Based on the application standard you can adjust these settings to maintain balance between performance and data safety. InnoDB provides a configurable variable to achieve this balance, this variable is called innodb_fush_log_at_trx_commit. This variable controls how often the log buffer is flushed.

What are the applicable values for innodb_fush_log_at_trx_commit and its impact?


InnoDB supports following 3 values for innodb_fush_log_at_trx_commit variable. Let see how these variables will change flush to disk behaviour:

innodb_flush_log_trx_at_commit=0

When you set innodb_flush_log_trx_at_commit=0, InnoDB will write the modified data (in InnoDB Buffer Pool) to log file (ib_logfile) and flush the log file (write to disk) every second, but it will not do anything at transaction commit.

Here, in case if there is a power failure or system crash, all the unflushed data will not be recoverable, since, it is not either written to log file or stored disk.

innodb_flush_log_trx_at_commit=1

When you set innodb_flush_log_trx_commit=1, InnoDB will write the log buffer to transaction log and flush to durable storage for every transaction.

Here, for all transaction commit, InnoDB will write to log and then write to disk, if in case the slower disk storage, it will badly impact the performance, i.e. the number of InnoDB transaction per second will be reduced.

innodb_flush_log_trx_at_commit=2

When you set innodb_flush_log_trx_commit = 2, InnoDB will write the log buffer to log file at every commit, but don't write data to disk. InnoDB flushes data once in every second.
Option 2, even if there is a power failure or system crash, data will be available in log file and can be recoverable.






So which option to be used on your application?


We have seen, the behaviour of each values, now it is based on the application requirement, we need to choose this variable value.

If performance is the main goal, you can set the value as 2. Since, InnoDB writing to disk once in every second, not for every transaction commit and it will improve the performance dramatically. In case if there is power failure or crash, data can be recoverable from transaction log.

If data safety is the main goal, you can set the value as 1, so that for every transaction commit, InnoDB will flush to disk. But performance may reduce in this case.

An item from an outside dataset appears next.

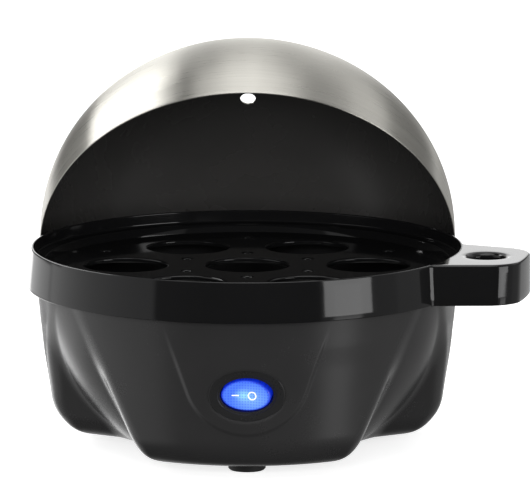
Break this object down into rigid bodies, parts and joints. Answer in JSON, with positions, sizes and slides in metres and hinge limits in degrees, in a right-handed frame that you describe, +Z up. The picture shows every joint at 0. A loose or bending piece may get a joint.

If you set value as 0, InnoDB will write from buffer to log once in every second and it will not perform any flush to disk operation for every transaction commit. The problem with this option is if in case of any power failure or system crash, there may be a chance of losing data up to one second.

Key points:


During buffer to log operation, i.e. writing from InnoDB buffer pool to InnoDB transaction log file - data is simply moved from InnoDB buffer to Operating system's cache, actually not written to the durable storage. So if you set innodb_fush_log_at_trx_commit either 0 or 2, there is a possibility of losing data up to one second.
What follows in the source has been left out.